Potatoes that are started in cold water cook more evenly, so it's important not to overlook this step. Also, be sure to heavily salt the water with a small palmful of kosher salt. It seems like a lot, but in reality only a very small percent of that salt will make it into the dish. You will actually need to salt the potatoes again when you mash them.
A word of caution: It's easy to forget to save some of the cooking water. Trust me. I've found that if I place a bowl and ladle right next to the stove while the potatoes are cooking it works great to remind me. And also spares me any head-slapping or blurting of obscenities!
Breaking up the cooked potatoes with a towel is a fool-proof way to get lump-free mashies. Any that are undercooked can simply be left out! Gotta love that. This little trick makes for stress-free cooking which is something I totally appreciate.
The amount of roasted garlic you add to your potatoes is really a personal one. I've found that I prefer one large garlic clove for this recipe. For me it gives enough flavor without overwhelming the potatoes.
I prefer to use fine sea salt in the end when mashing the potatoes because it dissolves quickly and has a delicate flavor. Kosher salt can become surprise crunchy bits, and regular table salt can have a harsh chemical taste.
Also, when mashing the potatoes be mindful that over-mixing makes them 'gluey.' You want to mix as little as necessary to get the right consistency, then stop.
And one final word of caution — keep in mind that adding too much cooking liquid will turn your mashies into a soupy mess, super quick!
Magic Mashed Potatoes
This recipe makes enough for about 6 servings, but you can easily double or triple it if need be.
- 1 - 2 garlic cloves, papery skins left on
- drizzle of pure olive oil
- kosher salt & pepper
- 2.5 lbs white potatoes, scrubbed
- kosher salt (for cooking water)
- 1 to 2 cups cooking water
- fine sea salt
Preheat your oven to 350F.
Put the garlic cloves on a piece of tin foil and drizzle with olive oil. Sprinkle with a little salt and pepper, then turn the cloves a few times to coat. Fold the aluminum foil around the garlic to make a little pouch and pinch the edges shut. Roast the garlic in the oven for about 30 minutes, until very soft and paste-like. Set aside to cool.
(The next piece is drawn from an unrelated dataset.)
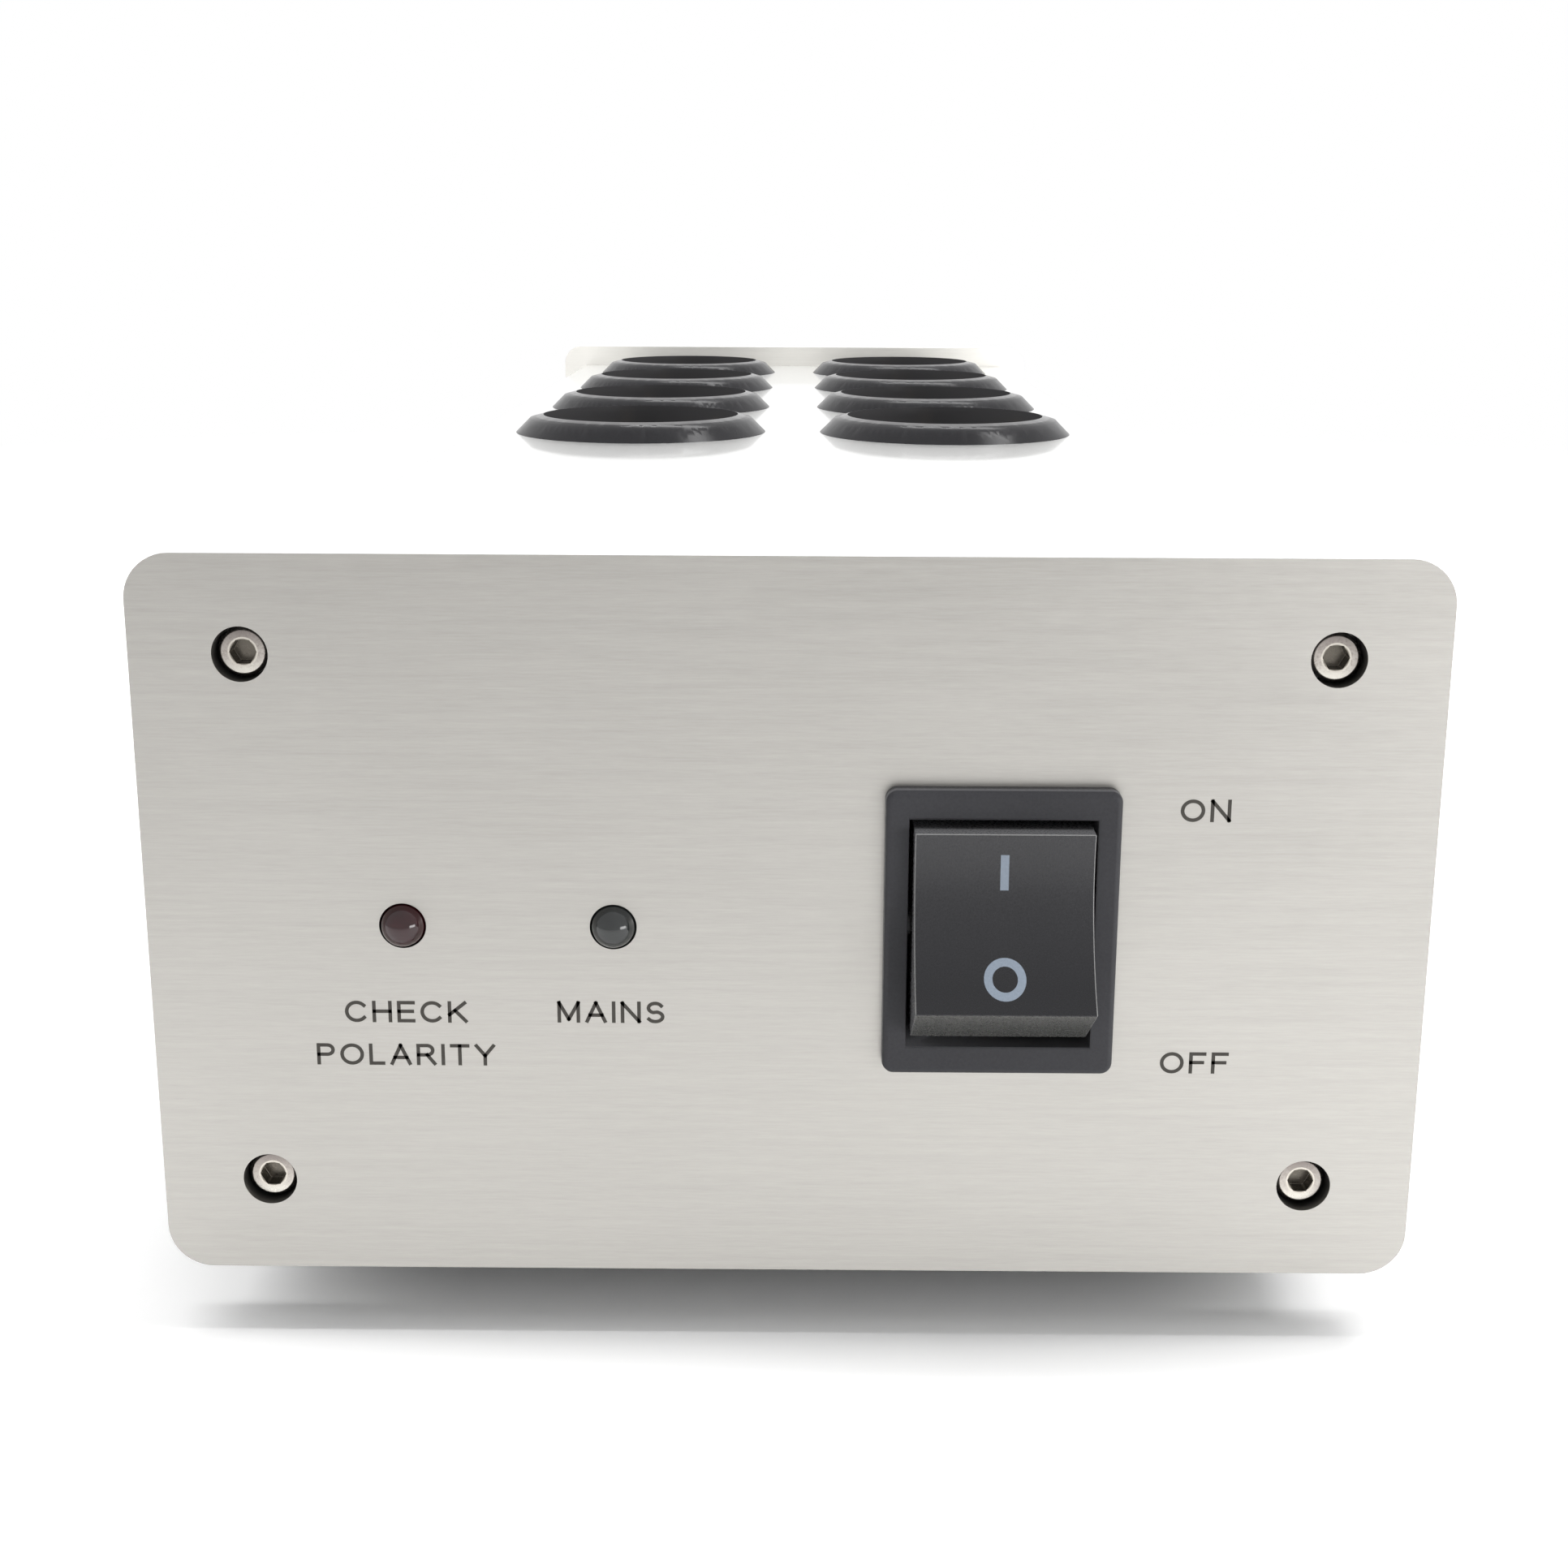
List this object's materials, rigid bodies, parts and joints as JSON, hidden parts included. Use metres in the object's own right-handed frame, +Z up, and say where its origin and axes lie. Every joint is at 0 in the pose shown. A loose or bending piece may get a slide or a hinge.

Scrub the potatoes and remove any eyes or damaged areas. Place them in the bottom of a large pot, then add enough cold water to cover them by an inch. Add 1 heaping tbsp kosher salt to the water. Set the burner on medium-high and bring to a boil. Once boiling, reduce the heat to a soft simmer until tender, about 30 minutes for small potatoes, and up to 50 minutes for large ones. You don't want to overcook them. Check on the potatoes periodically with a fork — when the tines go in without resistance they are done. Before you drain the potatoes ladel out a few cups of the cooking liquid and set aside.
Drain the potatoes. Then using a clean towel to protect your hands, pick up each one individually and break up the potato, dropping it back in the pot. Squeeze one clove of roasted garlic out of it's skin and into the pot, and add one ladle full of cooking water (about 1/3 of a cup). Mix with electric beater or hand-held masher. Season to taste with salt and more garlic if desired, and if necessary add a little more cooking water (being mindful to keep them on the dry side). Enjoy!